Scar's father Butch tells his associates Gil and Stu that he plans to commit a crime and then to flee town. Alex finds out that his friend Jenny, whom he has a crush on, is attracted to Luke. This makes Alex depressed and he avoids visiting Merlin that day. Merlin, however, visits Alex at night and advises him that young love can lead to pain. The next day, Alex's jealousy causes him to attack Luke. Luke initially overpowers Alex and tries to talk sense into him, but Alex draws power from Excalibur and punches Luke to the ground. Jenny tells Alex that she now hates him for what he did and that he is worse than Scar. Rejected by his friends, Alex goes to Merlin's tree but Merlin is not there. He goes home to check on Excalibur, but the sword is gone. Alex returns to the tree, where he hears Merlin's voice tell him that he has misused Excalibur's power and that he hopes Alex will learn from his mistake.

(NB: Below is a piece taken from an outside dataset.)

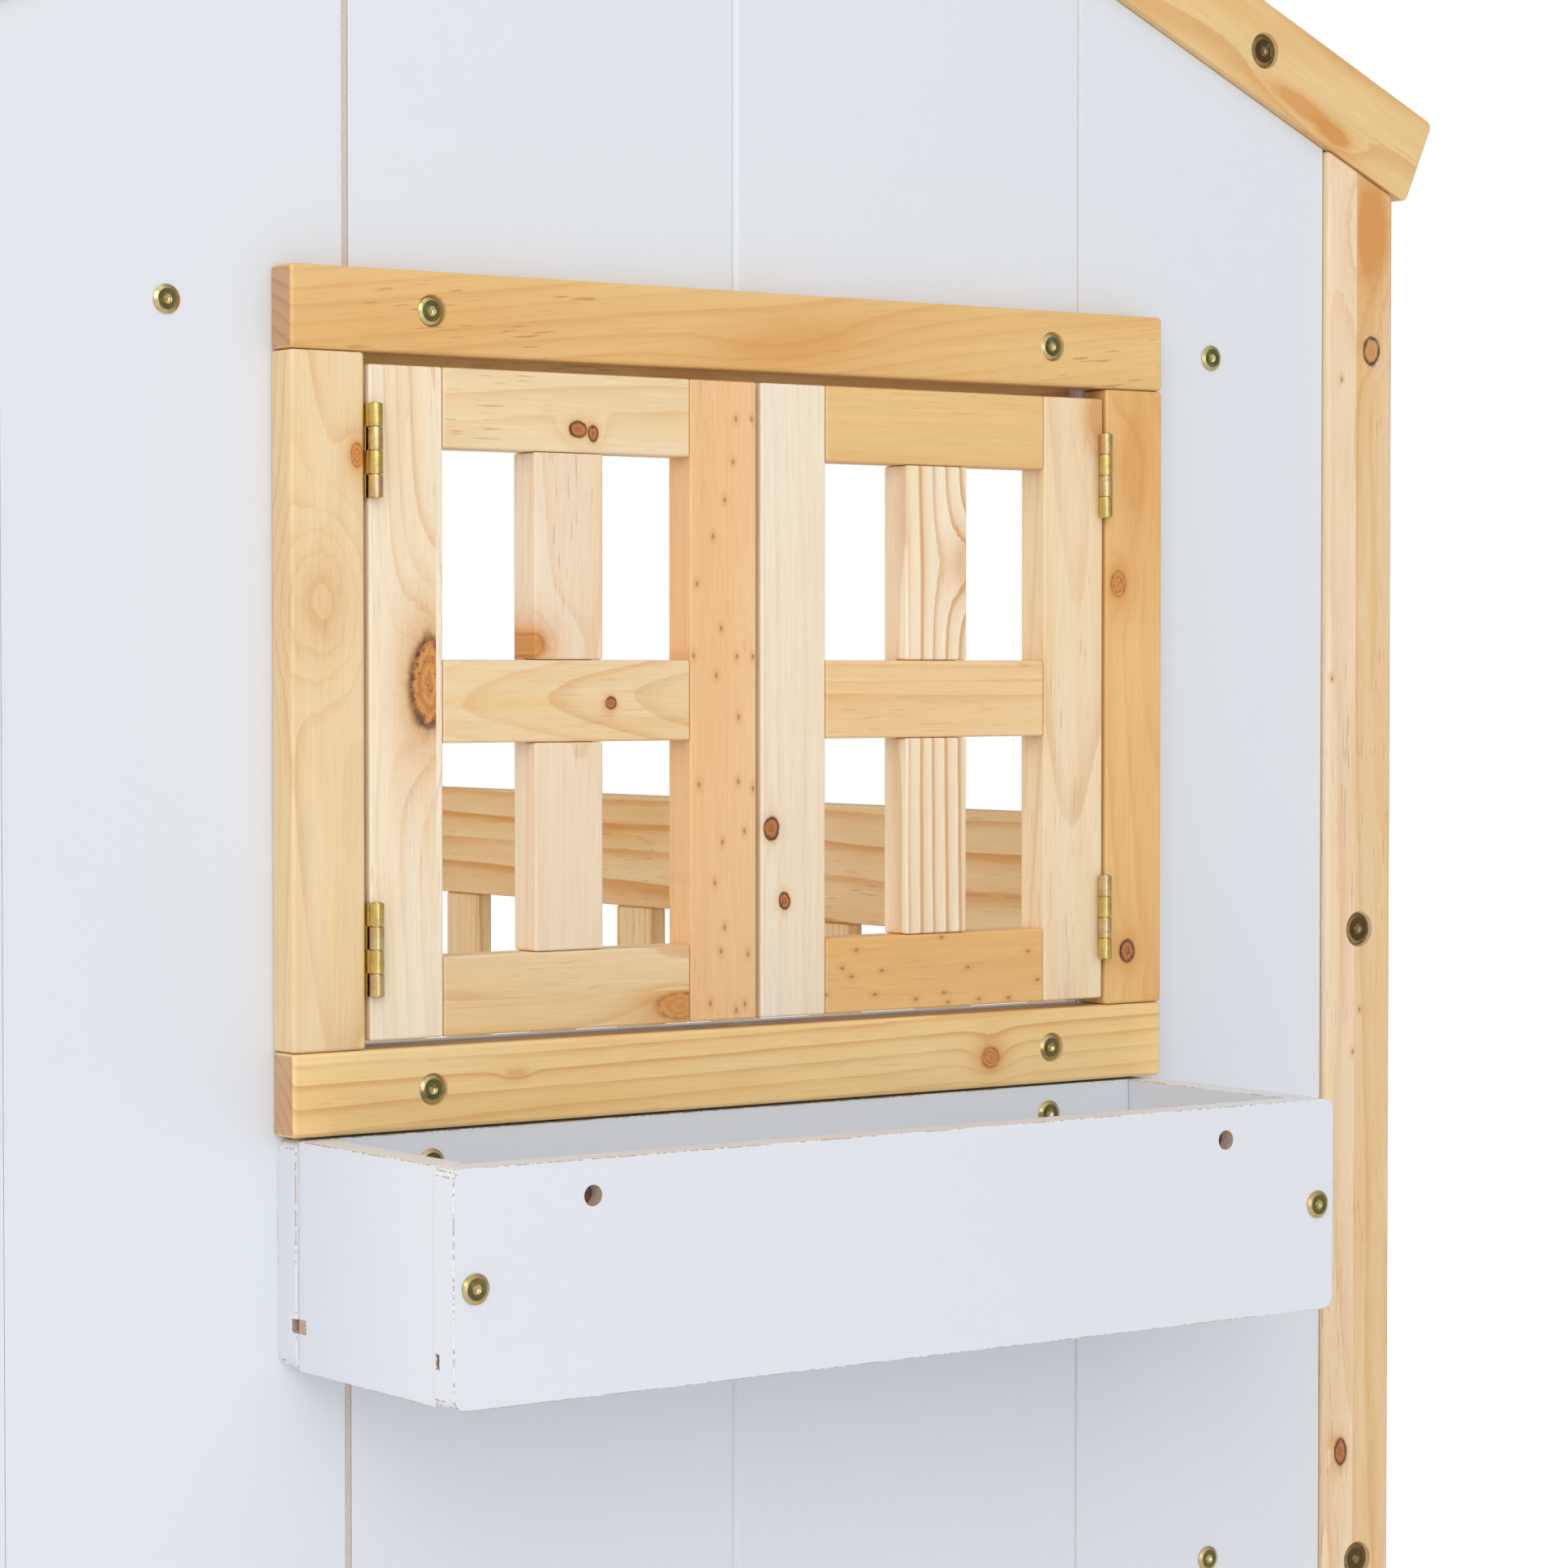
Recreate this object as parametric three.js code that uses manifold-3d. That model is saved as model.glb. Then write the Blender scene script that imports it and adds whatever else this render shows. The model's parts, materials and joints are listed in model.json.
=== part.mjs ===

Alex talks with his father, who advises him to apologize to his friends. Butch, Gil, and Stu rob the local bank. Jenny is having a party at her house with several other kids, including Luke. Meanwhile, her father, Sheriff Rick Ferguson, hears about the robbery and goes out to deal with it. After Ferguson leaves, Butch and his henchmen go to the house and hold Jenny, her mother, and the party guests hostage. Butch, who has a grudge against Ferguson, plans to wait until Ferguson returns and use him as a hostage to get them past police roadblocks during their getaway.

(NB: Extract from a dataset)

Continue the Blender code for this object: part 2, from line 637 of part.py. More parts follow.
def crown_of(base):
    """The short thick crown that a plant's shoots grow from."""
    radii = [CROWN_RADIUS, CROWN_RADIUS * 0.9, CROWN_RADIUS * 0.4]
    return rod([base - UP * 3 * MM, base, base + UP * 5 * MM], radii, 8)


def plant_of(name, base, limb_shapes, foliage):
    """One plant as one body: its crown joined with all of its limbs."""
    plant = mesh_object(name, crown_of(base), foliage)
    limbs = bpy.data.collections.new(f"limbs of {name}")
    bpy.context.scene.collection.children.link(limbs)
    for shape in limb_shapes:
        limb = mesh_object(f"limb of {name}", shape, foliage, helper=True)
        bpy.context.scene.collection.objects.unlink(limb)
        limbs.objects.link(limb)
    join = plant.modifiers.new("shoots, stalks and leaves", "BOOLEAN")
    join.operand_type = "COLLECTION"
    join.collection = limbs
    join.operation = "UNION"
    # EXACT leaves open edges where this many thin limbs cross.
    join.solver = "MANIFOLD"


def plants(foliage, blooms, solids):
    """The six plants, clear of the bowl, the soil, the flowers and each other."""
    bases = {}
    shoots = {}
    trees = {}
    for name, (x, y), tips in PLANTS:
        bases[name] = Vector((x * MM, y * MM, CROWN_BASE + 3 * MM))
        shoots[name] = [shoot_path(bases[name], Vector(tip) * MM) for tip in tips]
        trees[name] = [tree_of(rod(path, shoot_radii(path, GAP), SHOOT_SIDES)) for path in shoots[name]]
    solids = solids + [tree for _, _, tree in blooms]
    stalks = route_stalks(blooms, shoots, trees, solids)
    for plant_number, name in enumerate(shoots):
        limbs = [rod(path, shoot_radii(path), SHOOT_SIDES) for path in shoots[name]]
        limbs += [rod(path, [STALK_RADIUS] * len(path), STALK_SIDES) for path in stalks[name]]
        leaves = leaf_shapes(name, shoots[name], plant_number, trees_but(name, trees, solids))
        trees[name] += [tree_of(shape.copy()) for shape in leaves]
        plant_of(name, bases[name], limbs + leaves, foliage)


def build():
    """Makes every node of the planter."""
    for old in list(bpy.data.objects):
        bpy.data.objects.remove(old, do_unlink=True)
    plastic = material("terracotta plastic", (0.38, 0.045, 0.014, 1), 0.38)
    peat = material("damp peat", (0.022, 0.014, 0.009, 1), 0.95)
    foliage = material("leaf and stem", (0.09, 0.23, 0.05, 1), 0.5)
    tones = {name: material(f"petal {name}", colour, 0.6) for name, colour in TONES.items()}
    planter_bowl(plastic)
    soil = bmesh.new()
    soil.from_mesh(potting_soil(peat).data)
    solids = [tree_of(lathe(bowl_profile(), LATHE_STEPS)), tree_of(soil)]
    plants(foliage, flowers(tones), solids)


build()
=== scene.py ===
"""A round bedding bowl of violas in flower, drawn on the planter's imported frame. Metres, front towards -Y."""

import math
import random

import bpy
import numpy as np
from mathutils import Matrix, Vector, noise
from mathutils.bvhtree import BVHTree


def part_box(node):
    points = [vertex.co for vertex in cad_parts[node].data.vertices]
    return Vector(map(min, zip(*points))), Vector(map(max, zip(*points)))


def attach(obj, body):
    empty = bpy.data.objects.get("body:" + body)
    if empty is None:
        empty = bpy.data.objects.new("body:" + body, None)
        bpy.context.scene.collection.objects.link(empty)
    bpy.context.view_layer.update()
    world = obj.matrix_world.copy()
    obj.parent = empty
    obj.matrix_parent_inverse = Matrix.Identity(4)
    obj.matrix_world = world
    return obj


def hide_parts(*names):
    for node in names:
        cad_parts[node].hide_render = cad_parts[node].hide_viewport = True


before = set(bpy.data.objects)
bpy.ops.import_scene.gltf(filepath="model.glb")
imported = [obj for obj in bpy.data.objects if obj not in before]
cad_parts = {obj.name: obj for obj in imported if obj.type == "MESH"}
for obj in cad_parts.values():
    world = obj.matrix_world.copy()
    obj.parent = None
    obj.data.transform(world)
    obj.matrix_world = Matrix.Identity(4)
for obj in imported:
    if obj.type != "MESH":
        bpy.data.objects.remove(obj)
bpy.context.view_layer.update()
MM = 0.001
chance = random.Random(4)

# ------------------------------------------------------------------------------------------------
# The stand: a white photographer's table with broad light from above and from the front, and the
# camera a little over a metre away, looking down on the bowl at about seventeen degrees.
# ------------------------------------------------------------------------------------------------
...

Alex arrives at Jenny's house and discovers what is happening. He sabotages the crooks' getaway car by flattening its tires. Alex lures Gil and Stu to a nearby barn, where he outsmarts and traps them. Alex sneaks into the house and calls the police to inform them of the situation. Butch captures Alex and takes him to the getaway car, abandoning his henchmen and the hostages. Despite the car's flat tires, Butch drives off with Alex. When the car gets stuck in a ditch, Butch tries to flee on foot with Alex, but Alex escapes and the other kids arrive and pelt Butch with apples. Alex disarms Butch and incapacitates him by throwing an apple at his groin. Sheriff Ferguson and the police arrive and arrest Butch. Alex apologizes to Jenny and Luke for attacking Luke and for being jealous.

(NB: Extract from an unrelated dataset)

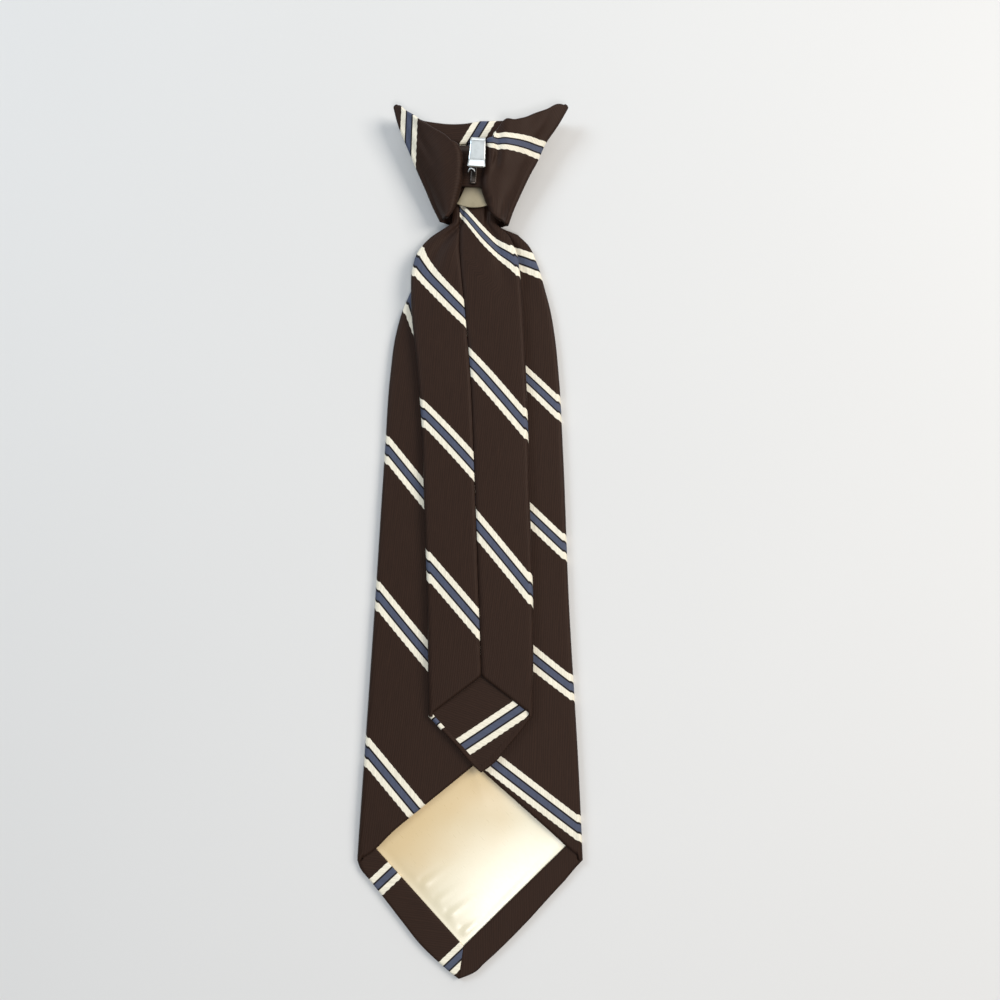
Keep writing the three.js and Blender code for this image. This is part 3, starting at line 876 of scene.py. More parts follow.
    def run(self, side: Side) -> StripeRun:
        """The bands on one side edge."""
        return (self.left_run, self.right_run)[side.index]

    def corner(self, side: Side) -> Array:
        """Plan point where one side edge ends and the point begins."""
        return np.array([side.value * self.half * self.outline[0][side.column], self.corner_y])

    @property
    def apex(self) -> Array:
        """Plan point of the top of the opening."""
        return np.array([self.opening_shift, self.corner_y + self.opening])

    def point_edge(self, side: Side, s: Array) -> tuple[Array, Array]:
        """One edge of the point, from the corner (s = 0) to the tip (s = 1).

        Half the width at each height comes from the outline table. The inset
        line lies inside the edge by the roll of the hem, and starts at the end
        of the side roll.

        Args:
            side: which edge.
            s: rising or falling shares of the way.

        Returns:
            Points of the edge and points of the inset line.
        """
        reach = self.half * self.outline[0][side.column] * curve(self.point_outline, side.column, 1 - s)
        edge = np.stack([self.point_shift * s + side.value * reach, self.corner_y - self.point * s], -1)
        along = np.gradient(edge, axis=0)
        square = np.stack([-along[:, 1], along[:, 0]], -1)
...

Later, Alex goes into the woods. He encounters Scar and his friends, who make peace with Alex. He goes to Merlin's tree, where Merlin appears and reveals to Alex that he never really lost Excalibur because Excalibur is the good in him. Alex asks if he is King Arthur, and Merlin tells him that he can be Arthur if he wants to be, i.e. aspire to be everything Arthur represented, though he is not Arthur reincarnated. Merlin then vanishes.

The film closes with a scene in Los Angeles, where another child encounters a sword in a stone.

==Cast==
- Johnny Morina as Alex Cole
- Maggie Castle as Jenny Ferguson
- Christopher Olscamp as Norman
- Justin Borntraeger as James "Scar" Scarsdale
- Billy Coyle as Ronnie
- Jeoffrey Graves as Buck
- Malcolm McDowell as Merlin
- Peter Aykroyd as Mr. Cole, Alex's Father
- Mélany Goudreau as Cindy, The Waitress
- James Rae as Sheriff Rick Ferguson, Jenny's Father
- Jamieson Boulanger as Luke
- Roc LaFortune as Gil
- Michael Ironside as Butch Scarsdale, Scar's Father
- René Simard as Stu
- Melissa Altro as Heather
- Barbara Jones as Mrs. Ferguson, Jenny's Mother
- Charles Edwin Powell as State Trooper

==Release==
===Theatrical release===
Kids of the Round Table premiered at the 1995 Cannes Film Festival, which was held from May 17 to 28 of that year. On December 15, 1995, the film was released in theaters in Quebec, Canada, under both its English title and the French title Apprentis Chevaliers.

===Television premiere===
The film had its world television premiere on The Disney Channel on January 12, 1996.

===Home media===
The film was released on VHS tape on July 8, 1997, and on DVD on July 25, 2006.

==Reception==
Brendan Kelly of Variety gave a positive critique of the performances of McDowell, Ironside, and Simard, and wrote that Robert Tinnell did "a good job of crafting an efficient, fast-moving pic".

==2015 comic book spin-off==
The film's writer and director Robert Tinnell partnered with Aaron J. Shelton to write a four-issue comic book mini-series spin-off published by Action Lab Comics between May and September 2015.